With the eurozone economy officially declared in a recession and a larger-than-expected drop of inflation, analysts said the ECB will be both compelled and able to take a bold decision this time.

European Commission President Jose Manuel Barroso said on Sunday that the conditions are ripe for a "very clear" move to cut interest rates further by the ECB.

"It is true that now the conditions are there for a drop in interest rates," Barroso said. "I am awaiting decisions from the European Central Bank that go in this direction."

But he declined to comment on the scale of a possible rate cut due to respect for the ECB's independence.

The ECB Shadow Council, an unofficial panel comprising 15 prominent European economists, recommended that the ECB should cut its key interest rate by a full percentage point from the current 3.25 percent to 2.25 percent.

A Reuters poll published last week showed 56 of 81 economists expected the ECB to cut 50 basis points and another 24 predicted policymakers would go further and cut by either 75 or 100 basis points. Only one analyst forecasted a 25-point cut.

It will be the third time for the ECB to cut its rate in less than two months, which is unprecedented, and the ECB has never made a cut of more than 50 basis points since it was founded in 1998.

Analysts said an aggressive move is justified for the sake of the economy.

Official figures showed the euro zone plunged into a recession due to the financial crisis in the third quarter of this year, for the first time in its history.

Both the International Monetary Fund (IMF) and the Organization for Economic Cooperation and Development (OECD) forecast the combined economy of the 15 EU nations that use the euro will contract by at least 0.5 percent next year.

In a bid to boost the economy, the eurozone governments have committed billions of euros on their recovery plans, which are centered on more public spending and lower taxes, but they have no power in setting the policy of their shared currency, the euro.

The European Commission suggested in its EU-wide stimulus package last week that the ECB, which is solely responsible for the monetary policy in the euro zone, should continue to cut rates as the currency union has slumped into what will probably be a prolonged downturn.

Meanwhile, the continuous easing of inflation pressure in the euro zone is setting stage for the ECB to make deep rate cuts, analyst said.

The eurozone inflation stood at 2.1 percent in November, down from 3.2 percent in the previous month, the European Union (EU)'s statistics bureau Eurostat estimated Friday.

The sharp drop is the biggest since at least 1991 and puts the inflation rate at the lowest in more than a year, beating expectation of most economists.

Thanks to significant retreats of international oil prices, the eurozone inflation has been on decrease in recent months, following its record high of 4 percent in the middle of this year.
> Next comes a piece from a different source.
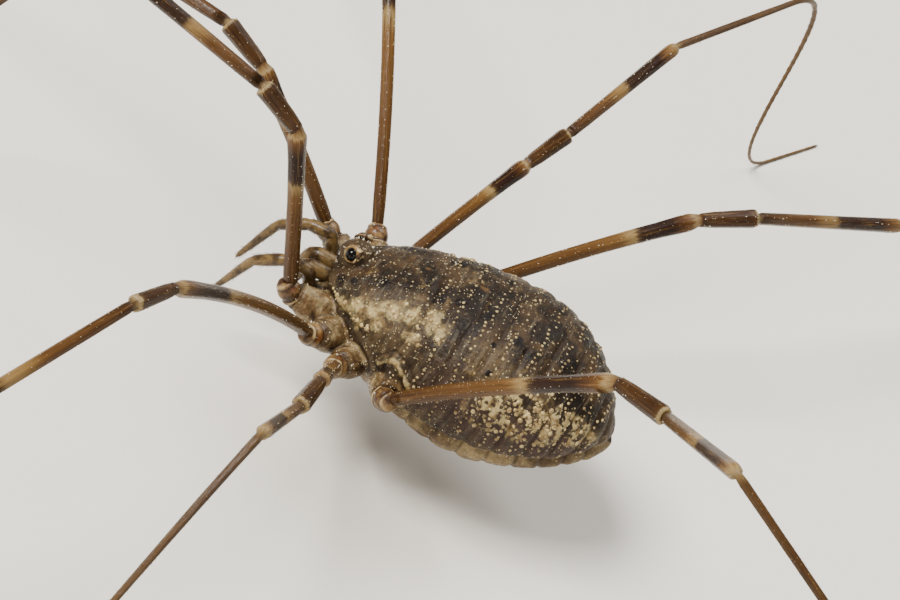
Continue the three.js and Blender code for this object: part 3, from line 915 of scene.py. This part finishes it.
def legStations(number, way, pose):
    size = legSizes[number]
    shift = bandShift["left" if way > 0 else "right"][number]
    hip = Vector(legRoots[number]["hip"])
    hip.x *= way
    femurWay = heading(pose["femur"], way)
    knee = hip + femurWay * size["femur"]
    shin = knee + heading(pose["patella"], way) * size["patella"]
    ankle = shin + heading(pose["tibia"], way) * size["tibia"]
    middle = (hip + knee) / 2 + Vector((0, 0, 2 * size["bow"]))
    arch = [i / 80 for i in range(81)]
    femur = [hip * (1 - t) ** 2 + middle * 2 * t * (1 - t) + knee * t * t for t in arch]
    footWay = heading(pose["foot"], way)
    foot = footLine(ankle, footWay, size["metatarsus"] + size["tarsus"], pose.get("straight", 0))
    runs = [
        ("femur", femur, legDetail["fromHip"], size["femur"]),
        ("patella", [knee, shin], 0, size["patella"]),
        ("tibia", [shin, ankle], 0, size["tibia"]), ("metatarsus", foot, 0, size["metatarsus"]),
        ("tarsus", foot, size["metatarsus"], size["metatarsus"] + size["tarsus"]),
    ]
    stations = []
    for index, (name, points, start, end) in enumerate(runs):
        total = size[name]
        form = legForms[name]
        steps = max(8, round(total / legDetail["tarsusStep" if name == "tarsus" else "step"]))
        shares = legDetail["ends"] + [i / steps for i in range(steps)]
        shares = sorted(set(round(share, 4) for share in shares))
        if index == len(runs) - 1:
            shares.append(1)
        dense = spacedPoints(points, start, end, 0.02)
        for share in shares:
            point = dense[min(len(dense) - 1, round(share * (len(dense) - 1)))]
            radius = radiusAt(form, share) * size["stout"]
            if name == "tarsus" and 0.02 < share < 0.98:
                along = share * total / legDetail["ringEvery"]
                radius *= 1 + legDetail["ringSwell"] * math.cos(math.tau * along)
            band = share + shift * math.sin(math.pi * share) if name == "femur" else share
            stations.append((point, radius, index + band))
    return stations


# the way forward and two ways across at each station, turned as little as the line allows
def framesAlong(stations):
    last = len(stations) - 1
    side = None
    for i in range(len(stations)):
        forward = (stations[min(last, i + 1)][0] - stations[max(0, i - 1)][0]).normalized()
        if side is None:
            side = forward.cross(Vector((0, 0, 1))).normalized()
        side = (side - forward * side.dot(forward)).normalized()
        yield forward, side, side.cross(forward)


def tubeFaces(around, rings):
    last = (rings - 1) * around
    return sideFaces(around, rings) + [tuple(reversed(range(around))), tuple(range(last, last + around))]


def buildTube(name, stations, around, ridges=0, ridgeHeight=0.0):
    points = []
    grain = []
    stage = []
    travelled = 0.0
    before = stations[0][0]
    for (centre, radius, share), (_, side, up) in zip(stations, framesAlong(stations)):
        travelled += (centre - before).length
        before = centre
        for k in range(around):
            turn = math.tau * k / around
            size = radius * (1 + ridgeHeight * math.cos(ridges * turn)) if ridges else radius
            points.append(centre + outAt(side, up, turn) * size)
            grain.extend((math.cos(turn), math.sin(turn), travelled * 0.22))
            stage.append(share)
    piece = meshPiece(name, points, tubeFaces(around, len(stations)))
    storeValues(piece, "grain", grain)
    storeValues(piece, "stage", stage)
    makeActive(piece)
    bpy.ops.object.mode_set(mode="EDIT")
    bpy.ops.mesh.select_all(action="SELECT")
    bpy.ops.mesh.normals_make_consistent(inside=False)
    bpy.ops.object.mode_set(mode="OBJECT")
    return piece


def legSpines(stations):
    denticles = []
    bristles = []
    for (centre, radius, share), (forward, side, up) in zip(stations, framesAlong(stations)):
        if share < 3 and 0.06 < share % 1 < 0.95:
            for k in range(legDetail["ridges"]):
                if random.random() < (0.4 if share < 1.95 else 0.25):
                    turn = math.tau * k / legDetail["ridges"] + random.uniform(-0.12, 0.12)
                    out = outAt(side, up, turn)
                    place = centre + out * radius * (1 + legDetail["ridgeHeight"]) * 0.97
                    place += forward * random.uniform(-0.06, 0.06)
                    size = random.uniform(0.008, 0.019)
                    denticles.append((place, out + forward * 0.6, size, size * random.uniform(1.6, 3.4)))
        if share > 1.1 and random.random() < 0.75:
            for _ in range(2 if share < 3 else 3):
                turn = random.uniform(0, math.tau)
                out = outAt(side, up, turn)
                reach = random.uniform(0.07, 0.13) if share > 3 else random.uniform(0.06, 0.1)
                direction = (out * 0.6 + forward).normalized()
                place = centre + out * radius * 0.95
                if place.z + direction.z * reach > -body["floorDepth"] + 0.01:
                    bristles.append((place, direction, 0.006, reach))
    return denticles, bristles


# a turned cup: distance along its axis, radius, how pale the rim is, how dark the groove is
trochanterTurn = [
    (-0.36, 0.2, 0, 1), (-0.33, 0.3, 0.2, 0), (-0.27, 0.345, 1, 0), (-0.22, 0.35, 0.8, 0),
    (-0.19, 0.315, 0, 1), (-0.15, 0.305, 0, 0.8), (-0.11, 0.335, 0, 0.1), (0, 0.36, 0, 0),
    (0.1, 0.35, 0, 0), (0.19, 0.315, 0, 0.2), (0.23, 0.29, 0, 0.9), (0.27, 0.3, 0.5, 0.1),
    (0.31, 0.285, 1, 0), (0.34, 0.25, 0.5, 0), (0.35, 0.19, 0, 0.3),
]


def buildTrochanter(name, hip, axis):
    across = axis.orthogonal().normalized()
    other = axis.cross(across)
    around = 36
    points = []
    rims = []
    grooves = []
    for along, radius, rim, groove in trochanterTurn:
        for k in range(around):
            turn = math.tau * k / around
            place = outAt(across, other, turn) * radius + axis * along
            lump = 1 + 0.09 * noise.noise((hip + place) * 4) + 0.05 * noise.noise((hip + place) * 11)
            points.append(hip + place * lump)
            rims.append(rim)
            grooves.append(groove)
    piece = meshPiece(name, points, tubeFaces(around, len(trochanterTurn)))
    storeValues(piece, "rim", rims)
    storeValues(piece, "groove", grooves)
    applyModifier(piece, "SUBSURF", "rounded", levels=1, render_levels=1)
    return piece


print("legs")
for (sideName, way), poses in zip(sides, (leftPose, rightPose)):
    for number in range(len(legSizes)):
        stations = legStations(number, way, poses[number])
        label = "leg%d_%s" % (number + 1, sideName)
        tube = buildTube(label + "_skin", stations, legDetail["around"], legDetail["ridges"],
                         legDetail["ridgeHeight"])
        nodes = ["leg%d_%s_%s" % (number + 1, part, sideName)
                 for part in ("femur", "patella", "tibia", "metatarsus", "tarsus")]
        finishPiece(tube, legMaterial, nodes)
        denticles, bristles = legSpines(stations)
        whiteTips = repeatBumps(label + "_denticles", denticles, 4, cone)
        finishPiece(whiteTips, whiteMaterial, smooth=False)
        darkHairs = repeatBumps(label + "_bristles", bristles, 3, cone)
        finishPiece(darkHairs, hairMaterial, smooth=False)
        hip, root = (Vector(legRoots[number][name]) for name in ("hip", "coxa"))
        hip.x *= way
        root.x *= way
        axis = ((hip - root).normalized() + heading(poses[number]["femur"], way) * 0.9).normalized()
        cup = buildTrochanter(label + "_hip", hip, axis)
        finishPiece(cup, trochanterMaterial,
                    ["leg%d_trochanter_%s" % (number + 1, sideName)])


# mouthparts: the left ones' joints, their radii there, and the bristles at each station
palpForm = {
    "joints": [(0.72, -4.72, -0.95), (0.98, -5.2, 0.3), (1.0, -5.95, 0.16), (1.0, -6.72, -0.48),
               (0.86, -7.3, -2.2)],
    "radii": [0.17, 0.18, 0.18, 0.15, 0.07], "bristles": 14,
}
jawForm = {
    "joints": [(0.3, -4.55, -0.02), (0.34, -5.35, -0.1), (0.34, -5.5, -0.55), (0.3, -5.55, -1.2)],
    "radii": [0.2, 0.23, 0.22, 0.07], "bristles": 6,
}


def limbStations(form, way):
    stations = []
    radii = form["radii"]
    places = [Vector((x * way, y, z)) for x, y, z in form["joints"]]
    for i, (a, b) in enumerate(zip(places, places[1:])):
        for k in range(12):
            t = k / 12
            pinch = 0.82 if (k == 0 and i) else 1
            swellBy = 1 + 0.12 * math.sin(math.pi * t)
            radius = radii[i] * (1 - t) + radii[i + 1] * t
            stations.append((a.lerp(b, t), radius * swellBy * pinch, i + t))
    stations.append((places[-1], radii[-1] * 0.5, len(places) - 1))
    return stations


def limbHairs(stations, perStation):
    hairs = []
    for (centre, radius, _), (ahead, _, _) in zip(stations, stations[1:]):
        forward = (ahead - centre).normalized()
        across = forward.orthogonal().normalized()
        other = forward.cross(across)
        for _ in range(perStation):
            turn = random.uniform(0, math.tau)
            out = outAt(across, other, turn)
            place = centre.lerp(ahead, random.random()) + out * radius * 0.97
            hairs.append((place, out * 0.7 + forward, 0.006, random.uniform(0.07, 0.14)))
    return hairs


print("mouthparts")
for sideName, way in sides:
    stations = limbStations(palpForm, way)
    palp = buildTube("palp_" + sideName + "_skin", stations, 20)
    finishPiece(palp, palpMaterial, ["palp_upper_" + sideName, "palp_lower_" + sideName])
    jawStations = limbStations(jawForm, way)
    jaw = buildTube("chelicera_" + sideName + "_skin", jawStations, 20)
    finishPiece(jaw, palpMaterial, ["chelicera_" + sideName])
    hairs = limbHairs(stations, palpForm["bristles"]) + limbHairs(jawStations, jawForm["bristles"])
    mouthHairs = repeatBumps("mouthHairs_" + sideName, hairs, 3, cone)
    finishPiece(mouthHairs, hairMaterial, smooth=False)


# floor and soft studio light
studio = {"floorSize": 4, "room": 0.24, "roomColor": (0.9, 0.88, 0.85, 1)}
# each light's place, size, power and colour
lights = {
    "keyLight": ((0.4, -0.64, 1.04), 0.5, 37, (1, 0.97, 0.92)),
    "fillLight": ((0.88, 0.8, 0.56), 0.8, 4.5, (1, 0.98, 0.95)),
    "topLight": ((-0.64, 0.12, 0.96), 0.8, 10, (1, 1, 1)),
}
print("studio")
deselectAll()
bpy.ops.mesh.primitive_plane_add(size=studio["floorSize"], location=(0, 0, 0))
floor = bpy.context.object
floor.name = "floor"
floorBench = NodeBench("paleFloor", 0.75, 0.3)
floorNoise = floorBench.noise(floorBench.place(), 60, 3)
floorColor = floorBench.mix(floorNoise, tint(226, 221, 211), tint(232, 227, 218))
floor.data.materials.append(floorBench.finish(floorColor))

for name, (place, size, power, color) in lights.items():
    deselectAll()
    bpy.ops.object.light_add(type="AREA", location=place)
    lamp = bpy.context.object
    lamp.name = name
    lamp.data.size = size
    lamp.data.energy = power
    lamp.data.color = color
    lamp.rotation_euler = (placeOfBody - Vector(place)).to_track_quat("-Z", "Y").to_euler()
world = bpy.data.worlds.new("room")
world.use_nodes = True
background = world.node_tree.nodes["Background"]
background.inputs["Color"].default_value = studio["roomColor"]
background.inputs["Strength"].default_value = studio["room"]
bpy.context.scene.world = world

print("done")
Now the figure came close to the two percent ceiling preferred by the ECB to maintain price stability, allowing the Frankfurt-based bank more room to lower its rate to stimulate the economy.
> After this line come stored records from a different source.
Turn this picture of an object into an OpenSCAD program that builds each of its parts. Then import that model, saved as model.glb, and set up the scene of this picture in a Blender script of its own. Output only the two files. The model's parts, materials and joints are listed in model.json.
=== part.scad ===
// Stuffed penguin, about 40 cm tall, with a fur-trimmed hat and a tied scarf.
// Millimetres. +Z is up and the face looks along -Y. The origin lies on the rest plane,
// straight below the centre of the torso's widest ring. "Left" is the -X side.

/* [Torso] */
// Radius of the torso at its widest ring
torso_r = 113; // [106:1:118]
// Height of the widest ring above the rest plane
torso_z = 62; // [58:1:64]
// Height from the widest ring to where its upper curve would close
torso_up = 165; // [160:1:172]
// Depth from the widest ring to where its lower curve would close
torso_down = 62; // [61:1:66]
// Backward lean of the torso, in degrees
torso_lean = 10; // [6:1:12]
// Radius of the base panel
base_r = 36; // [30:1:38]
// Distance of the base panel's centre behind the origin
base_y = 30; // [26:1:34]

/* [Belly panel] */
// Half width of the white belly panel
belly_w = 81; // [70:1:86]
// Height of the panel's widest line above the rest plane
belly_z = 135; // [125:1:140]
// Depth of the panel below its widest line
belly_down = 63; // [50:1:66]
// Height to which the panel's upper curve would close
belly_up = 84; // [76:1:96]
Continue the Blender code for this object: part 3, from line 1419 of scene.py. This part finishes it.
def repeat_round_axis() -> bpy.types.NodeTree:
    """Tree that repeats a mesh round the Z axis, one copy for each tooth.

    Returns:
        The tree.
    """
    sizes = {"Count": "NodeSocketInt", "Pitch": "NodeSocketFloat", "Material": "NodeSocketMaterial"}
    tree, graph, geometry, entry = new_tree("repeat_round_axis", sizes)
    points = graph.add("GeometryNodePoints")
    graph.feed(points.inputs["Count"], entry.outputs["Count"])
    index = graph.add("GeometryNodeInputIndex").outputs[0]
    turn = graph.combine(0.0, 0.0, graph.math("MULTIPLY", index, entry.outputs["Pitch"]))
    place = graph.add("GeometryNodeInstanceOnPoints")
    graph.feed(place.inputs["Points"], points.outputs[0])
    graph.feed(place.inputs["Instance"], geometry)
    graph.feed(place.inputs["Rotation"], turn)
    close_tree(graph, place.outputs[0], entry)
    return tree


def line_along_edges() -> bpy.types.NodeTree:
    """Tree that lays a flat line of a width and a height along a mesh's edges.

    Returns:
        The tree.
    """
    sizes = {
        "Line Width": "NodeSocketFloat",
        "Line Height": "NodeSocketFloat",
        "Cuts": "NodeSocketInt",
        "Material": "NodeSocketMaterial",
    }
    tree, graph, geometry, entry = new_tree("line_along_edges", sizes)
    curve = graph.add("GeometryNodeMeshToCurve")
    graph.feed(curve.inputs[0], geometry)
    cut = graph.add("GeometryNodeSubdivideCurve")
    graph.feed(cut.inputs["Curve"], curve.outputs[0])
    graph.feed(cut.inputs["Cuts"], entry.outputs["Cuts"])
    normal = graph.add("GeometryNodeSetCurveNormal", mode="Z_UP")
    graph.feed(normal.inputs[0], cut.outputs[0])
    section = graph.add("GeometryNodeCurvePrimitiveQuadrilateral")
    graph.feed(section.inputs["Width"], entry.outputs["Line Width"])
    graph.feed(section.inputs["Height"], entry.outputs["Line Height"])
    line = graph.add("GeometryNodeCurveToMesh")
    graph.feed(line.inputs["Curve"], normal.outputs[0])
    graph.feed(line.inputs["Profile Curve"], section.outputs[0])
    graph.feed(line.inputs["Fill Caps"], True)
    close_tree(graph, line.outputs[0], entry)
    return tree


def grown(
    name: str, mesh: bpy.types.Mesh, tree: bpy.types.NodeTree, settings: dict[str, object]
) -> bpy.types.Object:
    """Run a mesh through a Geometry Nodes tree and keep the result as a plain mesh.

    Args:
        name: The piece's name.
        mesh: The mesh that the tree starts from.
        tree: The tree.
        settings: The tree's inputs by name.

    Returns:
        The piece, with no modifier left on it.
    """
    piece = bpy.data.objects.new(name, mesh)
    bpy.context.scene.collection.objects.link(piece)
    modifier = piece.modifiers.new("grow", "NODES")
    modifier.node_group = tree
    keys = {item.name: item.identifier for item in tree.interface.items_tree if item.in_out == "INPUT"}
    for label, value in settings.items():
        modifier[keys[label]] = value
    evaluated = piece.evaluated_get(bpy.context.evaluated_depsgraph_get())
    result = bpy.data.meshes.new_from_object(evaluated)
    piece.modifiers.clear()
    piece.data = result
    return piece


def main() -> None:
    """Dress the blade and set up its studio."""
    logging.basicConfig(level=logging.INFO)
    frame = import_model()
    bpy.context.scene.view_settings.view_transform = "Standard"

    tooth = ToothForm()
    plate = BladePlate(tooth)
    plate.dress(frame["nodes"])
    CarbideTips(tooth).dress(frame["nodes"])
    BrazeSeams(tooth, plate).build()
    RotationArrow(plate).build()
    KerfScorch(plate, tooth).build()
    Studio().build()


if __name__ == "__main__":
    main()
Since early October, the ECB has made two rate cuts, each time by 50 basis points. Although it was already the most aggressive reduction in the history of the ECB, markets remained disappointed, especially when the ECB only reduced its rate by 50 basis points in early November while the Bank of England unveiled a shock cut three times bigger on the same day.
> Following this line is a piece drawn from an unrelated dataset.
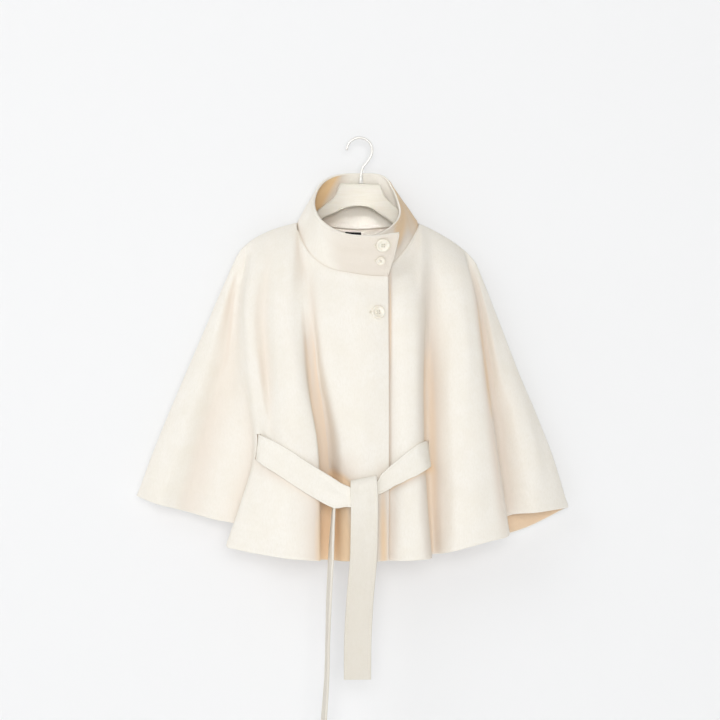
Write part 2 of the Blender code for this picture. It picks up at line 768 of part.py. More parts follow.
def make_hanger_body(collection, material):
    """A flat outline with rounded edges."""
    work = bmesh.new()
    verts = [work.verts.new(point * MM) for point in hanger_outline()]
    work.faces.new(verts)
    mesh = bpy.data.meshes.new("hanger_body")
    work.to_mesh(mesh)
    work.free()
    mesh.materials.append(material)
    body = bpy.data.objects.new("hanger_body", mesh)
    collection.objects.link(body)
    add_wall(body, HANGER_THICKNESS, 0)
    add_rounding(body, HANGER_ROUND, 2)
    return body


def make_hook(collection, material):
    """A wire bent round the point that holds it, then down to the hanger."""
    bend_centre = HOOK_WIRE / 2 - HOOK_BEND
    points = []
    angle = HOOK_BEND_FROM
    while angle >= HOOK_BEND_TO:
        turned = math.radians(angle)
        points.append((HOOK_BEND * math.cos(turned), bend_centre + HOOK_BEND * math.sin(turned)))
        angle -= HOOK_BEND_STEP
    route = [Vector((x, 0, z)) for x, z in [*points, *HOOK_SHANK]]
    count = (len(route) - 1) * HOOK_CUTS
    curve = bpy.data.curves.new("hanger_hook", "CURVE")
    curve.dimensions = "3D"
    curve.bevel_depth = HOOK_WIRE / 2 * MM
    curve.bevel_resolution = 2
    curve.use_fill_caps = True
    spline = curve.splines.new("POLY")
    spline.points.add(count)
    for step in range(count + 1):
        spline.points[step].co = (*(curve_point(route, step / HOOK_CUTS) * MM), 1.0)
    curve.materials.append(material)
    hook = bpy.data.objects.new("hanger_hook", curve)
    collection.objects.link(hook)
    return hook


def make_ferrule(collection, material):
    """The turned metal sleeve at the foot of the hook, bored for the wire."""
    shank_x = HOOK_SHANK[-1][0]
    bore = HOOK_WIRE / 2 + SEAM_GAP
    middle = (FERRULE_TOP + FERRULE_BOTTOM) / 2
    half = (FERRULE_TOP - FERRULE_BOTTOM) / 2
    profile = (
        (bore, half),
        (FERRULE_RADIUS - FERRULE_ROUND, half),
        (FERRULE_RADIUS, half - FERRULE_ROUND),
        (FERRULE_RADIUS, -half),
        (bore, -half),
    )
    mesh = bpy.data.meshes.new("hanger_ferrule")
    verts = [(radius * MM, 0, height * MM) for radius, height in profile]
    edges = [(i, (i + 1) % len(verts)) for i in range(len(verts))]
    mesh.from_pydata(verts, edges, [])
    mesh.materials.append(material)
    ferrule = bpy.data.objects.new("hanger_ferrule", mesh)
    collection.objects.link(ferrule)
    ferrule.location = (shank_x * MM, 0, middle * MM)
    screw = ferrule.modifiers.new("turned", "SCREW")
    screw.axis = "Z"
    screw.steps = FERRULE_SIDES
    screw.render_steps = FERRULE_SIDES
    screw.use_merge_vertices = True
    screw.merge_threshold = 0.00001
    return ferrule


def main():
    clear_scene()
    parts = make_collection("belted_cape_jacket")
    cutters = make_collection("cutters")
    wool = make_material("wool", WOOL)

    front_right = Panel(
        FRONT_RIGHT, front_right_edge, -1, (None, SEAM_FRONT_RIGHT), NECK_FRONT_RIGHT, SLIT_FRONT_RIGHT
    )
    front_left = Panel(
        FRONT_LEFT, front_left_edge, -1, (None, SEAM_FRONT_LEFT), NECK_FRONT_LEFT, SLIT_FRONT_LEFT
    )
    back = Panel(BACK, back_edge, 1, SEAMS_BACK, NECK_BACK, SLIT_FRONT_RIGHT)
    make_panel("front_right", front_right, parts, wool)
    make_panel("front_left", front_left, parts, wool)
    make_panel("back", back, parts, wool)
    make_collar(parts, wool)

    stretches = (
        ("belt_run_right", BELT_RUN_RIGHT),
        ("belt_run_left", BELT_RUN_LEFT),
        ("belt_back", BELT_BACK),
        ("belt_tail_front", BELT_TAIL_FRONT),
        ("belt_tail_side", BELT_TAIL_SIDE),
    )
    for name, table in stretches:
        make_band(name, table, parts, wool)

    plastic = make_material("button_plastic", BUTTON_PLASTIC)
    for name, piece, along, other, size in BUTTONS:
        if piece == "collar":
            centre, normal = collar_point(along, other), collar_normal(along, other)
        else:
            centre, normal = front_right.point(along, other), front_right.normal(along, other)
        lift = BUTTON_BACK * size / BUTTON_DIAMETER + SEAM_GAP
        place = facing_matrix(centre + normal * lift, normal)
        make_button(name, place, size, parts, cutters, plastic)

    make_label(back, parts, make_material("label", LABEL_BLACK))
    make_hanger_body(parts, make_material("hanger_paint", HANGER_PAINT))
    metal = make_material("hook_metal", HOOK_METAL)
    make_hook(parts, metal)
    make_ferrule(parts, metal)


main()
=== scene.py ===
"""Dressed view of a belted cape jacket on a broad flat hanger.

The tables are the ones that the solids were laid out with, in millimetres and in
the same frame: +Z up, +X to the viewer's right, the front faces -Y. Left and right
in the names of pieces are the wearer's. Every cloth piece is the same surface with
more points, its turned edges, seams and creases, and a thin shell's two faces.
"""
import math

import bpy
import numpy as np
from mathutils import Matrix, Vector, noise
from mathutils.bvhtree import BVHTree

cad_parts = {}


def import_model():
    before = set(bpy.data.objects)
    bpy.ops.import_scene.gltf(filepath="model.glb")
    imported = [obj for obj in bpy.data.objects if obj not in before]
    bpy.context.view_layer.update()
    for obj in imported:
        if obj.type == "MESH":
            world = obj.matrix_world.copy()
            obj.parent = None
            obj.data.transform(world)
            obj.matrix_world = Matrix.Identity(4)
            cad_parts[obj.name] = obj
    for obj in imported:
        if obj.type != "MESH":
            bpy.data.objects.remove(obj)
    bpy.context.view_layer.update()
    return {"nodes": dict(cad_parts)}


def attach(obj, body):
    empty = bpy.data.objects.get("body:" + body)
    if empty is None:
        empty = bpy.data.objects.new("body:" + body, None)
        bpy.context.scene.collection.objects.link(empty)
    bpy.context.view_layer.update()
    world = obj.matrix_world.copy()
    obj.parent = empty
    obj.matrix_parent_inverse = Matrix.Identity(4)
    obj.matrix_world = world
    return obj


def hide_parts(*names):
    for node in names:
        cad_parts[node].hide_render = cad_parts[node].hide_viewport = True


MM = 0.001

# Cloth and seams
CLOTH = 2.0
COLLAR_CLOTH = 4.6
LABEL_CLOTH = 0.8
SEAM_GAP = 0.3
COLLAR_GAP = 0.5
COLLAR_BULGE = 2.0

# Heights of the levels at which the fronts and the back are laid out
CHEST_Z = -282.0
WAIST_Z = -399.0
BELT_Z = -525.0

# Levels down a front or the back are 0 at the top edge, 1 at the shoulder roll,
# 2 at the yoke, 3 at the chest, 4 at the waist, 5 at the belt and 6 at the hem.
# Each front's belt slit is cut in the strip from this fold to the next
SLIT_FOLD = "slit_front"
# Levels of the top and the foot of each belt slit; the back's rows follow the first
SLIT_FRONT_RIGHT = (4.802, 5.113)
SLIT_FRONT_LEFT = (4.888, 5.166)

# A step along a surface for working out the way it faces
NORMAL_STEP = 0.02

# How the cloth turns over the hanger's shoulders
ROLL_DEPTH = 6.0
ROLL_RISE = 0.4
NECK_ROLL = 0.12
NECK_TURN = 1.3
SEAM_ROLL = 0.06
YOKE_FALL = 0.3
YOKE_DEPTH = 0.62
YOKE_CLEAR = 9.5
NOSE_DEPTH = 5.0
NOSE_OUT = 0.9
NOSE_RISE = 0.6

# Neck seam and collar rim, from the overlapping end, round the back, to the end
# underneath: name, base x, y, z, rim x, y, z
COLLAR = (
    ("over_end", 46.5, -76, -236, 64.5, -100, -167),
    ("over_mid", 17, -76, -235, 16, -101, -172),
    ("front", -16, -73, -230, -30, -90, -166),
    ("front_left", -48, -66, -223, -64, -60, -144),
    ("left_front", -73, -54, -208, -77, -36, -121),
    ("left_mid", -94, -31, -182, -78, -14, -101),
    ("neck_left", -106, 0, -143, -66, 5, -74),
    ("back_left_side", -93, 13, -142, -51, 15, -64),
    ("back_left", -54, 21, -147, -30, 20, -59),
    ("back", -3, 24, -151, 1, 22, -58),
    ("back_right", 47, 21, -148, 30, 20, -59),
    ("back_right_side", 87, 13, -143, 46, 14, -65),
    ("neck_right", 100, 0, -144, 57, 1, -83),
    ("right_mid", 91, -27, -169, 66, -12, -105),
    ("right_front", 71, -48, -198, 70, -28, -126),
    ("right_over", 48, -60, -219, 63, -48, -144),
    ("under_mid", 18, -64, -229, 36, -66, -165),
    ("under_end", -16, -64, -232, 1, -78, -178),
)
NECK_LEFT = 6
NECK_RIGHT = 12
NECK_LAST = len(COLLAR) - 1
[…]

Although some ECB governing council members are worried that the bank may be in shortage of "firepower" in the future, analysts warned if the ECB fails to make a sizable cut this time, it may fail investors who are expecting that and undermine economic confidence,

"When it meets on Wednesday the central bank's governing council must cut rates, and heavily," the Financial Times said on Tuesday in a comment titled "not a time for hoarding bullets."